Williams gave vogue the exclusive on her retirement

Serena Williams at the French Open last year.

By Jacob Bernstein

The decision by Serena Williams to give the news of her retirement to Vogue might have seemed strange to people who don’t think of the magazine as a conventional news outlet — much less a sports magazine — but it makes perfect sense.

Vogue’s editor, Anna Wintour, in real life is, first, a tennis fan and, second, a fashion person. She plays tennis at the Midtown Tennis Club in New York, and another one of her favorite tennis players is Roger Federer. Wintour has been to nearly every Grand Slam that Williams has won, as well as her U.S. Open appearances. (In 2019, she was photographed in Williams’ box, sitting right behind Meghan Markle.)

Wintour first placed Williams in the magazine in 1998, when Annie Leibovitz photographed Williams with her sister Venus in matching black-and-white ballgowns from Carolina Herrera.

Since then, Williams has been on the cover of Vogue numerous times: in 2012, 2015, 2018 and 2020.

Williams has been to five Met galas and debuted her baby bump at the May 2017 gala in New York. The following year, the first pictures of her with her daughter, Alexis Olympia Ohanian Jr., by Mario Testino, were for her Vogue cover.

Further, celebrities breaking major pieces of news in fashion magazines makes a certain amount of sense. Women’s magazines expressly exist to celebrate women. Cover subjects are generally treated well, by photographers and writers.

The exposure they receive there also helps them obtain campaigns and roles as brand ambassadors.

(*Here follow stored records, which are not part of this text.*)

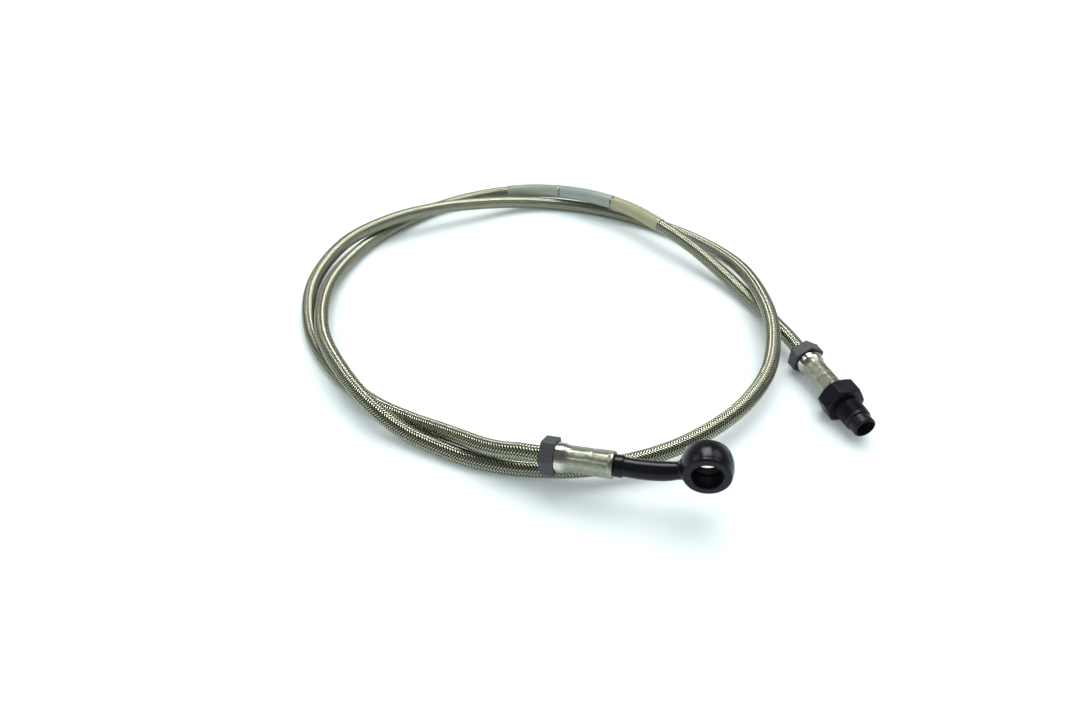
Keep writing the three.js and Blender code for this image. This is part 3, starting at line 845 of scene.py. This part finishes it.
key = bpy.data.objects.new("key", bpy.data.lights.new("key", "SUN"))
key.data.energy = 1.95
key.data.color = (1.0, 0.985, 0.965)
key.data.angle = math.radians(54)
key.rotation_euler = (math.radians(-22.6), math.radians(6), 0)
key.visible_glossy = False
bpy.context.scene.collection.objects.link(key)

# What shines in the metal: the square panel of the broad light, and two fainter ones to
# its left and right. They add nothing to plain surfaces, which the broad light serves.
PANEL_DISTANCE = 0.6  # metres from the middle of the loop
for name, azimuth, elevation, size, glow in [
    ("panel_back", 88, 67, 0.32, 11.0),
    ("panel_left", 165, 42, 0.26, 1.8),
    ("panel_right", 20, 52, 0.26, 2.6),
]:
    panel = bpy.data.objects.new(name, bpy.data.lights.new(name, "AREA"))
    panel.data.size = size
    panel.data.energy = glow * math.pi * size**2
    turn, lift = math.radians(azimuth), math.radians(elevation)
    panel.location = (
        PANEL_DISTANCE * math.cos(turn) * math.cos(lift),
        PANEL_DISTANCE * math.sin(turn) * math.cos(lift),
        PANEL_DISTANCE * math.sin(lift),
    )
    panel.rotation_euler = (math.pi / 2 - lift, 0, turn + math.pi / 2)
    panel.visible_diffuse = False
    bpy.context.scene.collection.objects.link(panel)

world = bpy.data.worlds.new("white_room")
bpy.context.scene.world = world
world.use_nodes = True
tree = world.node_tree
tree.nodes.clear()
seen, straight = seen_rays(tree)
soft = node(tree, "ShaderNodeBackground", Color=colour("#eef9fb"), Strength=0.83)
place = node(tree, "ShaderNodeTexCoord").outputs["Generated"]
upward = node(tree, "ShaderNodeSeparateXYZ", Vector=place).outputs["Z"]
# In metal and glass the room is darker overhead; straight rays see it white all over.
overhead = ranged(tree, upward, (0.02, 0.5), (0.55, 0.15), "SMOOTHSTEP")
glow = maths(tree, "MAXIMUM", overhead, straight)
white = node(tree, "ShaderNodeBackground", Color=colour("#ffffff"), Strength=glow)
both = node(
    tree, "ShaderNodeMixShader", _0=seen, _1=soft.outputs[0], _2=white.outputs[0]
)
node(tree, "ShaderNodeOutputWorld", Surface=both.outputs[0])

bpy.context.scene.view_settings.view_transform = "Standard"
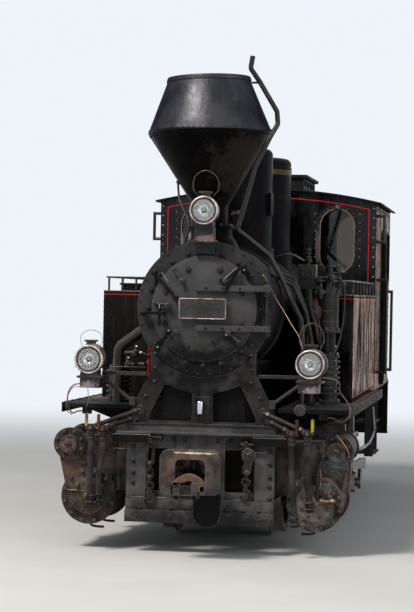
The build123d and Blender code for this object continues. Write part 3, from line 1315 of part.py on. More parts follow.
for index in range(AXLE_COUNT):
    save("wheelset_" + str(index + 1), wheelset(index))
for side, name in ((1, "right"), (-1, "left")):
    save("coupling_rod_" + name, coupling_rod(side))
    save("main_rod_" + name, main_rod(side))
    save("crosshead_" + name, crosshead(side))
    save("cylinder_" + name, cylinder(side))
    save("frame_" + name, frame_plate() if side > 0 else mirrored(frame_plate()))
    save("tank_" + name, side_tank() if side > 0 else mirrored(side_tank()))
    save("cab_" + name, cab_side() if side > 0 else mirrored(cab_side()))
save("valve_gear", valve_gear(1), valve_gear(-1))
save("slide_bars", slide_bars(), mirrored(slide_bars()))
boxes = [axlebox(y) for y in AXLE_YS]
keeps = horn_keeps()
save("axleboxes", boxes, [mirrored(box) for box in boxes], keeps, [mirrored(keep) for keep in keeps])
springs = [leaf_spring(y) for y in AXLE_YS]
save("leaf_springs", springs, [mirrored(spring) for spring in springs])
save("frame_stretchers", frame_stretchers())
save("front_beam", front_beam())
save("front_plate", front_plate())
save("rear_beam", rear_beam())
hook, hook_room = shackle()
front_coupler = coupler(FRAME_FRONT_Y - BEAM_T - COUPLER_PAD_T, -COUPLER_REACH_Y) + coupler_lug() - hook_room
rear_coupler = coupler(FRAME_REAR_Y + BEAM_T, COUPLER_REACH_Y)
save("couplers", front_coupler, rear_coupler, hook)
save("smokebox", smokebox(), hinge_post())
save("smokebox_door", smokebox_door())
save("saddle", saddle())
save("chimney", chimney())
save("chimney_pipe", chimney_pipe())
save("boiler", boiler())
save("sand_dome", dome(SAND_DOME_R, SAND_DOME_Y, DOME_TOP_Z, False))
save("steam_dome", dome(STEAM_DOME_R, STEAM_DOME_Y, DOME_TOP_Z, True))
save("firebox", firebox())
save("backhead", backhead())
save("tank_racks", tank_rack(), mirrored(tank_rack()))
save("running_boards", running_boards())
save("cab_front", cab_front())
save("cab_rear", cab_rear())
save("cab_roof", cab_roof())
save("cab_floor", cab_floor())
save("cab_glass", cab_glass())
save("window_frames", window_frames())
save("bunker", bunker())
save("steam_pipes", steam_pipes())
save("pumps", air_pump(), feed_pump(), air_reservoir())
lamp_list = [lamp(TOP_LAMP, TOP_LAMP[2] - LAMP_R - 14)]
lamp_list += [lamp(SIDE_LAMP, SIDE_LAMP[2] - LAMP_R - 14)]
lamp_list += [mirrored(lamp_list[-1])]
save("lamps", [a + b for a, b in zip(lamp_list, lamp_mounts())])
glasses = [lamp_glass(TOP_LAMP), lamp_glass(SIDE_LAMP)]
save("lamp_glass", glasses, mirrored(glasses[1]))
save("handrails", handrails())
save("steps", steps())
save("brake_gear", brake_gear())
save("coupling_chains", [coupling_chain(*row) for row in CHAINS])
save("hose_taps", hose_taps(), [hose_end(route) for route in HOSE_ROUTES])
for name, route in zip(HOSE_NAMES, HOSE_ROUTES):
    save(name, cord(route, HOSE_R, name))
cables = [cord(RIGHT_CABLE, CABLE_R, "lamp cable right"), cord(LEFT_CABLE, CABLE_R, "lamp cable left")]
save("lamp_cable", cables)
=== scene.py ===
from math import asin, cos, pi, radians, sin, tau

import bpy
from mathutils import Matrix, Vector


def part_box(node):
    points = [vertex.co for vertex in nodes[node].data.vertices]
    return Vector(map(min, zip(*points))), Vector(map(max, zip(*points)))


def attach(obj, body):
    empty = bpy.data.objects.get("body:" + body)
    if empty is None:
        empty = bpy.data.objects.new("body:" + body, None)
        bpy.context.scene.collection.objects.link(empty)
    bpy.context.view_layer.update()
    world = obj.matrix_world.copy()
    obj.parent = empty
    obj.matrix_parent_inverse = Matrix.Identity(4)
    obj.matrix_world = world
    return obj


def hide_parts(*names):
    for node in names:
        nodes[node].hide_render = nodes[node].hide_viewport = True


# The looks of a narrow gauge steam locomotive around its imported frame.
# Metres. X is across, -Y is the front, Z is up, zero height is the lowest point of the wheel flanges.
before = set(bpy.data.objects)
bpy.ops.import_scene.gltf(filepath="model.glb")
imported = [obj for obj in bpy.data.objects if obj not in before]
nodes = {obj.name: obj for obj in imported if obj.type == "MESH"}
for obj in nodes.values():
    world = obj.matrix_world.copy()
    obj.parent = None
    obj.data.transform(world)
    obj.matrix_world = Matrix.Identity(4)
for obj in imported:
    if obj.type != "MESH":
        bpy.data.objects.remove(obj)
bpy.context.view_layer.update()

CAMERA_PLACE = (2.236, -16.95, 1.815)
CAMERA_YAW = 9.035
CAMERA_PITCH = 0.286
CAMERA_ROLL = 1.1
CAMERA_LENS = 117.65
SUN = Vector((-0.35, -0.52, 0.78))
BACKGROUND = (0.86, 0.9, 0.95, 1)
SIDES = ((1, "right"), (-1, "left"))
AXLES = (-1.75, -0.85, 0.05, 0.95)
AXLE_Z = 0.375
BOILER_Z = 1.725
FRONT_Y = -3.0
BEAM_Y = -3.064
PLATE_Y = -3.014
LAMPS = ((0.78, -3.23, 1.355), (-0.78, -3.23, 1.355), (0.0, -3.12, 2.415))
LENS_R = 0.0815
CHIMNEY = Vector((0, -2.75, 2.292))
CHIMNEY_LEAN = radians(-2)
FRONT = Vector((0, -1, 0))
REAR = Vector((0, 1, 0))
UP = Vector((0, 0, 1))

# The axles and crank pins, and the walls and centres that small fittings stand on
AXLE_PITCH = 0.9
DRIVEN_AXLE = 2
PIN_SHIFT = 0.15 * cos(radians(45))
CYLINDER_X = 0.81
CYLINDER_REAR_Y = -2.48
VALVE_X = 0.957
VALVE_Z = 0.743
FRAME_WALL_X = 0.53
TANK_WALL_X = 0.96
TANK_FRONT_Y = -1.92
CAB_WALL_X = 0.95
CAB_FRONT_Y = 0.4
BUNKER_WALL_X = 0.86
BUNKER_REAR_Y = 2.86
REAR_BEAM_Y = 3.064

# Bolt heads: radius, height and count of sides
BEAM_BOLT = (0.0165, 0.013, 10)
PLATE_BOLT = (0.0155, 0.012, 10)

# The roof's arch, the domes and the cab's pressure gauge
ROOF_R = 4.35
ROOF_CENTRE_Z = -1.60
SAND_DOME_Y = -1.78
STEAM_DOME_Y = -0.7
GAUGE = Vector((0, 0.585, 2.11))


def aim(forward, roll):
    """The turn that points a camera or lamp along a direction, with its picture rolled by some degrees."""
    forward = Vector(forward).normalized()
    right = forward.cross(Vector((0, 0, 1))).normalized()
    up = right.cross(forward)
    turn = radians(roll)
    tilted_up = up * cos(turn) - right * sin(turn)
    tilted_right = right * cos(turn) + up * sin(turn)
    return Matrix((tilted_right, tilted_up, -forward)).transposed().to_4x4()


def make_camera():
    """The camera at the photograph's place and angle."""
    data = bpy.data.cameras.new("camera")
    data.lens = CAMERA_LENS
    data.clip_end = 200
    camera = bpy.data.objects.new("camera", data)
    bpy.context.collection.objects.link(camera)
    yaw = radians(CAMERA_YAW)
    pitch = radians(CAMERA_PITCH)
    forward = (-sin(yaw) * cos(pitch), cos(yaw) * cos(pitch), -sin(pitch))
    camera.matrix_world = Matrix.Translation(CAMERA_PLACE) @ aim(forward, CAMERA_ROLL)
    bpy.context.scene.camera = camera


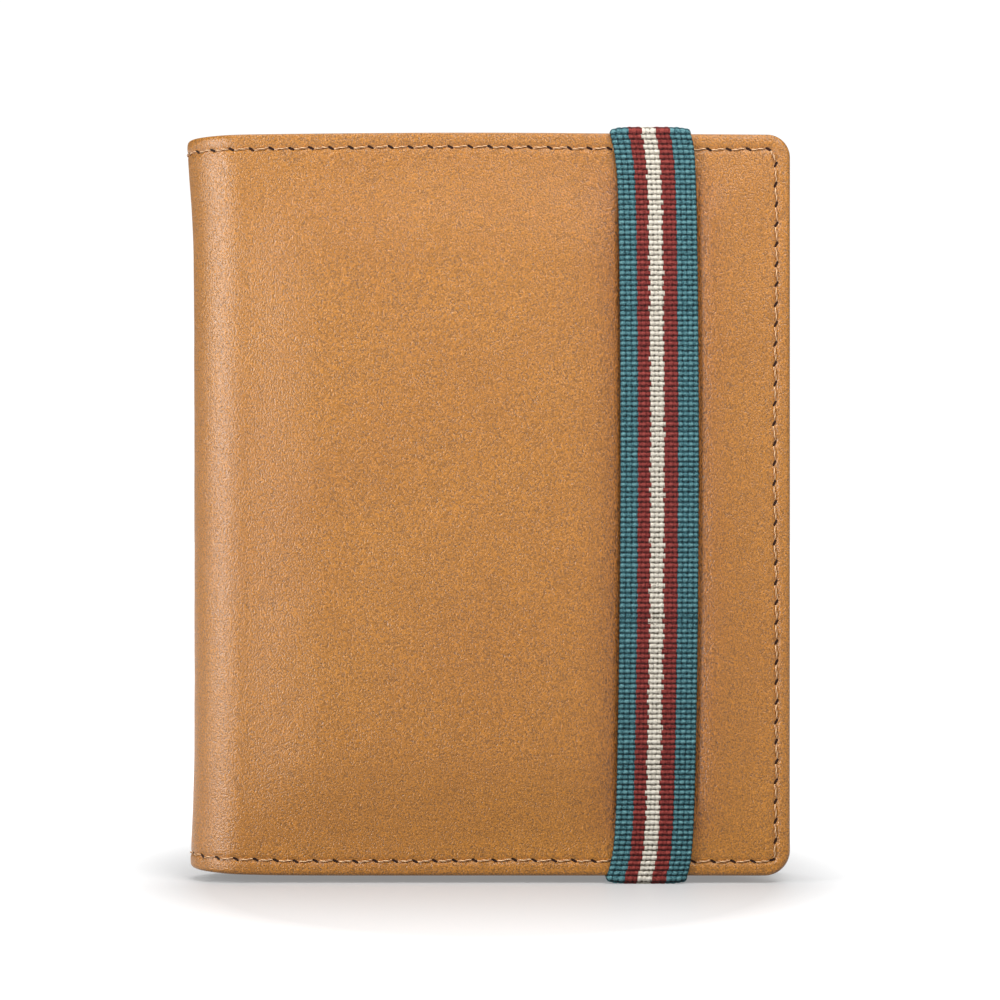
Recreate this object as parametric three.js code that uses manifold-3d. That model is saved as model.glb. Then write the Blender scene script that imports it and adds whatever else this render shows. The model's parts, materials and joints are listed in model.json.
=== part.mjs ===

Over the years, Williams has moved steadily into that sphere. Her corporate sponsors in recent years have included Nike, JPMorgan Chase, Beats by Dre, Pepsi and Audemars Piguet, the Swiss watch manufacturer with pieces that typically run over $20,000.

And when Williams married her husband, Alexis Ohanian, the co-founder of Reddit, Wintour consulted with her on her wedding dress, which was designed by Sarah Burton, for Alexander McQueen.

People magazine described it as a “grand slam.”